- Battle of Sayyd Alma Kalay: Part of the War in Afghanistan and Afghan Civil War
| Date | 4 December 2001 |
| Location | Sayyd Alma Kalay, Arghandab River, Afghanistan |
| Result | Allied victory |

Belligerents
- United States Islamic State of Afghanistan: Islamic Emirate of Afghanistan
- Commanders and leaders: Jason Amerine Hamid Karzai
- Strength: 300

= Battle of Sayyd Alma Kalay =

2001 conflict

The Battle of Sayyd Alma Kalay that took place near the Arghandab River in Afghanistan during the United States invasion of Afghanistan.
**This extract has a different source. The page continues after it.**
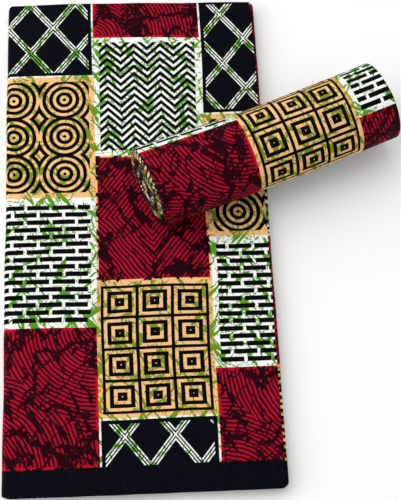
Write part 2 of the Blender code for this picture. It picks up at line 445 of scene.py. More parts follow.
def make_print_group():
    """The wax print as a node group: cloth coordinates in, colour out."""
    tree = bpy.data.node_groups.new("wax_print", "ShaderNodeTree")
    tree.interface.new_socket("Cloth", in_out="INPUT", socket_type="NodeSocketVector")
    tree.interface.new_socket("Colour", in_out="OUTPUT", socket_type="NodeSocketColor")
    graph = Graph(tree)
    cloth = graph.node("NodeGroupInput").outputs["Cloth"]
    u, v, _ = graph.split(cloth)

    # Hand printing: the whole print wanders a little
    wander_u, wander_v = 5 * MM, 4 * MM
    u = u + (graph.noise(cloth, scale=5.0, detail=1.0) - 0.5) * wander_u
    v = v + (graph.noise(graph.vector(v, u), scale=6.0, detail=1.0) - 0.5) * wander_v

    # Blocks stand in columns, each column a third of a block further on than the last
    column = (u / BLOCK_U).floor()
    raised = v - SELVEDGE_BAND - column * BLOCK_STEP
    row = (raised / BLOCK_V).floor()
    kind = (column + 2.0 * row).wrap(float(len(BLOCKS)))
    x = u - column * BLOCK_U
    y = raised - row * BLOCK_V

    # Veins: where the wax cracked, thin branching lines, slanting strokes and patches
    bend = 24 * MM
    drift = graph.noise(cloth, scale=34.0, detail=3.0)
    sway = graph.noise(graph.vector(v, u), scale=30.0, detail=3.0)
    bent = graph.vector(u + drift * bend, v + sway * bend)
    net = graph.ramp(graph.cracks(bent, scale=30.0), low=0.05, high=0.03)
    ridges = graph.branches(
        bent, scale=36.0, detail=4.0, roughness=0.6, outside=0.015, inside=0.008
    )
    cracked = graph.ramp(graph.noise(cloth, scale=15.0, detail=2.0), low=0.42, high=0.56)
    slanted = graph.slant(u, v, lean=0.6, along=2.6, across=0.6)
    crossed = graph.slant(u, v, lean=-0.9, along=2.4, across=0.7)
    strokes = graph.strokes(slanted, scale=38.0, level=0.585)
    counter = graph.strokes(crossed, scale=34.0, level=0.6)
    veins = (net * cracked).most(ridges).most(strokes).most(counter)
    branches = graph.branches(
        bent, scale=14.0, detail=5.0, roughness=0.52, outside=0.028, inside=0.02
    )
    streaks = graph.branches(
        crossed, scale=9.0, detail=5.0, roughness=0.6, outside=0.023, inside=0.015
    )
    wide_veins = strokes.most(branches).most(streaks)

    # Hand-cut lines: the motifs waver, most of all on the widely veined blocks
    fine_waver, wide_waver = 1.0 * MM, 4.0 * MM
    wavered = {
        0.0: (x + (drift - 0.5) * fine_waver, y + (sway - 0.5) * fine_waver),
        1.0: (x + (drift - 0.5) * wide_waver, y + (drift - 0.5) * wide_waver),
    }
    ground, line_colour, border_colour, vein_colour = RED, RED_LINE, WHITE, RED_VEIN
    lines, heavy = 0.0, 0.0
    for number, block in enumerate(BLOCKS):
        here = kind.is_number(float(number))
        lines = block.motif(graph, *wavered[block.heavy]) * here + lines
        heavy = block.heavy * here + heavy
        ground = graph.mix(here, ground, block.ground)
        line_colour = graph.mix(here, line_colour, block.lines)
        border_colour = graph.mix(here, border_colour, block.border)
        vein_colour = graph.mix(here, vein_colour, block.veins)
    dulled = graph.ramp(graph.noise(slanted, scale=60.0, detail=2.0), low=0.3, high=0.6)
    ground = graph.mix((0.5 + 0.5 * dulled) * heavy, ground, CRIMSON)
    edge = (x.least(BLOCK_U - x)).least(y.least(BLOCK_V - y))
    border = edge.below(BLOCK_BORDER)
    ground = graph.mix(border, ground, border_colour)
    lines = lines * (1.0 - border)

    printed = graph.mix(veins + (wide_veins - veins) * heavy, ground, vein_colour)
    printed = graph.mix(lines, printed, line_colour)
    printed = graph.mix(v.below(SELVEDGE_BAND), printed, NAVY)
    out = graph.node("NodeGroupOutput")
    tree.links.new(printed.socket, out.inputs["Colour"])
    return tree


def make_cotton(name, print_group, roughness, wear, folded_edge=0.0):
    """Printed plain-weave cotton. Wear is how far the colour is dusted and faded.

    Folded_edge is how far the attribute "crest" lightens rubbed folds, and where it is given, the
    gaps between the folds, where crest is low, are darkened with painted shade.
    """
    material = bpy.data.materials.new(name)
    material.use_nodes = True
    tree = material.node_tree
    shader = tree.nodes["Principled BSDF"]
    graph = Graph(tree)
    cloth = graph.node("ShaderNodeAttribute", attribute_name="cloth").outputs["Vector"]
    u, v, _ = graph.split(cloth)
    group = graph.node("ShaderNodeGroup")
    group.node_tree = print_group
    tree.links.new(cloth, group.inputs["Cloth"])

    # Tone: slubs in the yarn and a slow change across the cloth
    slubs = graph.noise(graph.vector(u * 0.25, v), scale=900.0, detail=1.0)
    slow = graph.noise(cloth, scale=7.0, detail=2.0)
    tone = 0.93 + 0.08 * slubs + 0.06 * slow
    tinted = graph.node("ShaderNodeHueSaturation")
    tree.links.new(group.outputs["Colour"], tinted.inputs["Color"])
    graph.feed(tinted.inputs["Value"], tone)
    faded = graph.mix(wear * graph.ramp(slubs, low=0.5, high=0.8), tinted.outputs[0], WHITE)
    if folded_edge:
        crest = graph.node("ShaderNodeAttribute", attribute_name="crest").outputs["Fac"]
        rubbed = graph.ramp(crest, low=0.7, high=0.95) * folded_edge
        faded = graph.mix(rubbed, faded, FOLD_EDGE)
        # Painted shade: where crest is low, in the grooves between folds, the colour is darkened
        # nearly to black
        painted_gap_shade = graph.ramp(crest, low=0.52, high=0.28) * PAINTED_GAP_SHADE_SHARE
        faded = graph.mix(painted_gap_shade, faded, PAINTED_GAP_SHADE)
    graph.feed(shader.inputs["Base Color"], faded)

    # Plain weave: warp and weft threads cross over each other, and the cloth puckers softly
    threads = 2 * math.pi / THREAD_PITCH
    weave = graph.math("SINE", u * threads) * graph.math("SINE", v * threads)
    pucker = graph.noise(cloth, scale=62.0, detail=3.0, roughness=0.55)
    soft = graph.bump(pucker, strength=0.5, distance=0.7 * MM)
    fine = graph.bump(weave * 0.5 + slubs, strength=0.35, distance=0.05 * MM)
    tree.links.new(soft.outputs[0], fine.inputs["Normal"])
    tree.links.new(fine.outputs[0], shader.inputs["Normal"])
    graph.feed(shader.inputs["Roughness"], roughness + 0.12 * slubs)
    shader.inputs["Specular IOR Level"].default_value = 0.025
    shader.inputs["Sheen Weight"].default_value = 0.01
    shader.inputs["Sheen Roughness"].default_value = 0.5
    return material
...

The Taliban were defeated by the United States and its Afghan allies, setting the stage for the Fall of Kandahar.

== Battle ==
On 3 December 2001, following previous combat at the Battle of Shawali Kowt, as the Afghans scaled to the top of a ridge overlooking the Taliban-controlled town of Sayyd Alma Kalay, they were hit by machine gun fire and RPGs. The Afghans began retreating, so Captain Jason Amerine and his men ran forward and fired down on the enemy. Despite being exposed to intense fire, Sgt. Alan Yoshida, the air-combat controller, advanced toward the hilltop and directed airstrikes that wiped out three Taliban positions. The battle continued on 4 December, and Amerine's team finally drove off the Taliban and took control of the town and bridge while Hamid Karzai's men held the ridge. As combat eased, the leaders from the army's Third Battalion headquarters arrived by helicopter on 5 December to give Amerine and his men a break. For the first time in weeks, they received care packages and letters from home. After this, the Taliban planned to formally surrender Kandahar Province.